Renewable describes any energy source whose availability or supply will not be permanently depleted as a result of exploitation over a period of time that is meaningful to people. Fossil fuels (coal, oil and natural gas), which formed over millions of years of geological conditioning, are considered nonrenewable because their global supply will not be regenerated at a rate that is proportional to current and future uses. Once these sources are gone, they are gone for good. By contrast, solar power is in constant supply every day and will be for another several billion years.
Clean describes any energy source the exploitation of which does not generate significant amounts of pollution, and therefore negatively impact the health of human populations and the biosphere as a whole. Conventional electricity generation typically entails the combustion of fossil fuels and the production of harmful emissions or other waste byproducts, as in the case of nuclear energy. These sources can therefore be considered ‘dirty’. Photovoltaics, on the other hand, produce no waste or pollution while in use, and only negligible amounts are produced in their production.

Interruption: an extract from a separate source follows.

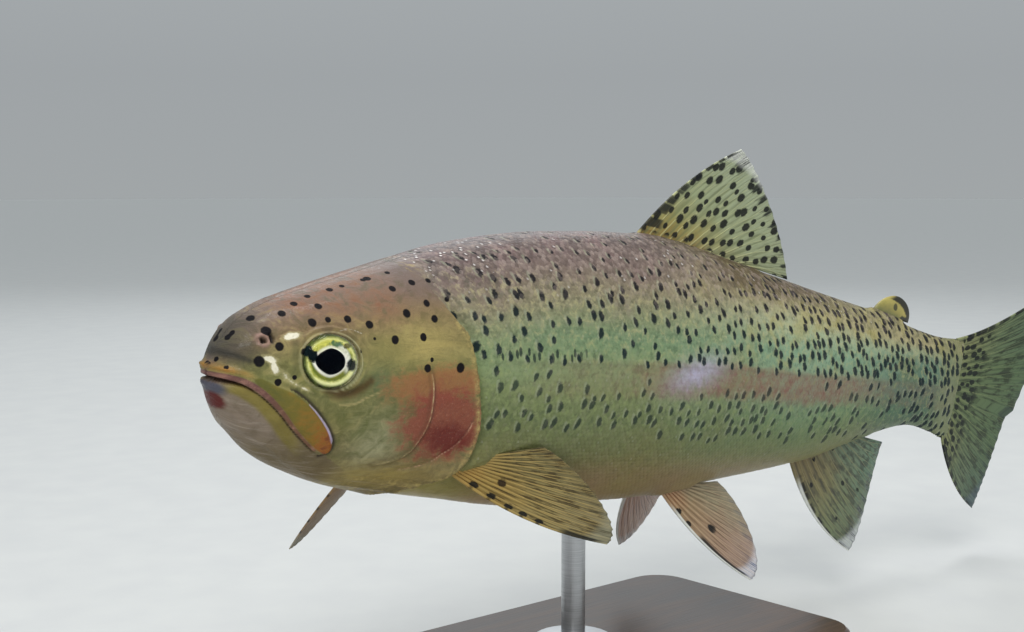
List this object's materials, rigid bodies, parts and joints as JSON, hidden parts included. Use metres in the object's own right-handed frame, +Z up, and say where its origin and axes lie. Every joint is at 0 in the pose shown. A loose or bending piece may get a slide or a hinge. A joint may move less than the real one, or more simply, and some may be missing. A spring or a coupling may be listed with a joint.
{
  "type": "rainbow trout",
  "caption": "Life-size still model of a rainbow trout, gently bent as if swimming, with a spotted back, a red gill cover and spread fins, held on a rod over a flat base.",
  "frame": {"origin": "centre of the underside of the stand's base", "axes": "+Z up, +X towards the tail, -X towards the head, -Y towards the fish's left side"},
  "size_m": [0.4176, 0.1097, 0.1797],
  "materials": {
    "skin": "wet-looking scaled skin, olive and mauve with dark spots and a pink stripe",
    "jaw_skin": "smooth skin, grey-mauve, wet-looking",
    "jaw_blade": "smooth olive-yellow to orange",
    "gill_cover": "smooth rose and orange, pearly",
    "eye": "clear dome over a golden iris and a black pupil",
    "fin": "thin ribbed fin skin with dark spots",
    "tail_fin": "ribbed olive-brown fin skin with streaked spots",
    "stand_wood": "dark stained, satin varnish",
    "stand_steel": "brushed"
  },
  "bodies": {
    "root": {"head": "skin", "trunk": "skin", "tail_stalk": "skin", "lower_jaw": "jaw_skin", "maxilla_left": "jaw_blade", "maxilla_right": "jaw_blade", "gill_cover_left": "gill_cover", "gill_cover_right": "gill_cover", "eye_left": "eye", "eye_right": "eye", "dorsal_fin": "fin", "adipose_fin": "fin", "anal_fin": "fin", "caudal_fin_upper": "tail_fin", "caudal_fin_lower": "tail_fin", "pectoral_fin_left": "fin", "pectoral_fin_right": "fin", "pelvic_fin_left": "fin", "pelvic_fin_right": "fin", "stand_base": "stand_wood", "stand_rod": "stand_steel"}
  },
  "joints": []
}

Distributed describes any energy source that can be deployed – often rapidly - on small, medium or large scales close to the point of consumption. Distributed generation (‘DG’) contrasts with centralized generation, a term that characterizes conventional large-scale fossil fuel or nuclear power plant generation. While photovoltaics can be installed in large, centralized systems equivalent in output to small or medium power plants, they are more commonly deployed in distributed systems that are integrated directly into the homes and buildings that they power.
Since its introduction over a half-century ago, the performance and efficiencies of photovoltaics have increased considerably. At the same time, costs have fallen sharply and are projected to continue to decline as production expands worldwide and the industry grows as a whole. As a result the commercial viability of PV for mainstream commercialization has expanded enormously. In fact, while accounting for only .04 percent of total electricity capacity, PV is the world’s fastest growing energy source, and has doubled in size approximately every three years for nearly a decade.